# Aim:
Select every line holding the word "joints" and copy it.
..............................
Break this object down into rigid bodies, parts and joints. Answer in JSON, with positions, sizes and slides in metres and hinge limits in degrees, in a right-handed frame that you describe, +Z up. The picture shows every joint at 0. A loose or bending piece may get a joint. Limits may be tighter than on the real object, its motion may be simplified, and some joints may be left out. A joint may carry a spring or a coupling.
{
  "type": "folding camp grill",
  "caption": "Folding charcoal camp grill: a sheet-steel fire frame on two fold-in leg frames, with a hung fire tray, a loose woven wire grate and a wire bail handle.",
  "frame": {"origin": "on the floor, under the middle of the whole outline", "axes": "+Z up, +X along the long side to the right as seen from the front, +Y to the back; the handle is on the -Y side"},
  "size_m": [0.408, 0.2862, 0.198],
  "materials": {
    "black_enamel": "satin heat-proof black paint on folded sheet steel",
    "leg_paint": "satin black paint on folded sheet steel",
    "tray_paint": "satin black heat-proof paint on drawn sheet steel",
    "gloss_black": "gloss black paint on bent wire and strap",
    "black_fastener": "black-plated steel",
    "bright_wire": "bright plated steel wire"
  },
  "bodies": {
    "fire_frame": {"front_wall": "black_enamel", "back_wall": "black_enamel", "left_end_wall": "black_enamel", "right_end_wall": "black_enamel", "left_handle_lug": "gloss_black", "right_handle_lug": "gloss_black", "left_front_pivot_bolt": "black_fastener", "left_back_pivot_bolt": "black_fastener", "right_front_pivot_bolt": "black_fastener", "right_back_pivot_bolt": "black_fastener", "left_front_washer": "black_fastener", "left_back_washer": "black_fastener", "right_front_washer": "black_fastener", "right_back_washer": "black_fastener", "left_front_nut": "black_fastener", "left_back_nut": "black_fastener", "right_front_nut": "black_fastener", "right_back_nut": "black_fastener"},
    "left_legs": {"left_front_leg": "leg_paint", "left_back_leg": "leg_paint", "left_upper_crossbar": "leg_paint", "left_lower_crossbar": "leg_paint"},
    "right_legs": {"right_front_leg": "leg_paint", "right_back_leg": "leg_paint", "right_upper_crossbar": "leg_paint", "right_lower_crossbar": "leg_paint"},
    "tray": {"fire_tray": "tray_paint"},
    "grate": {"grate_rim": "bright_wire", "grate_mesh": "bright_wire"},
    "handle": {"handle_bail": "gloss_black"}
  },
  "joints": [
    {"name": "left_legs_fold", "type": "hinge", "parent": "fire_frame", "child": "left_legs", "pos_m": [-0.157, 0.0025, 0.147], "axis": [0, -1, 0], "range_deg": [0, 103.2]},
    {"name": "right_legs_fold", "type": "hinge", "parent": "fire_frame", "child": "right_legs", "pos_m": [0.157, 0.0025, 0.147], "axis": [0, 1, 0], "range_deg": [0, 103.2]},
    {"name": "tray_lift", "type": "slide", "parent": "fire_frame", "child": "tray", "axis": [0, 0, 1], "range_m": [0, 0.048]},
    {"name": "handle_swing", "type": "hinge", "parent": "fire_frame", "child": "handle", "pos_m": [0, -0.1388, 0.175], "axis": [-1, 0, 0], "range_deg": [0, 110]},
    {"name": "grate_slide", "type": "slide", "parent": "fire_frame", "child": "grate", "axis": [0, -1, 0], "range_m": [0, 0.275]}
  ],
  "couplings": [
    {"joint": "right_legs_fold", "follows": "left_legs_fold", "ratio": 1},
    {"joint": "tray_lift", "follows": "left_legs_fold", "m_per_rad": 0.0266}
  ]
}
..............................
# Problem solution:
Break this object down into rigid bodies, parts and joints. Answer in JSON, with positions, sizes and slides in metres and hinge limits in degrees, in a right-handed frame that you describe, +Z up. The picture shows every joint at 0. A loose or bending piece may get a joint. Limits may be tighter than on the real object, its motion may be simplified, and some joints may be left out. A joint may carry a spring or a coupling.
  "joints": [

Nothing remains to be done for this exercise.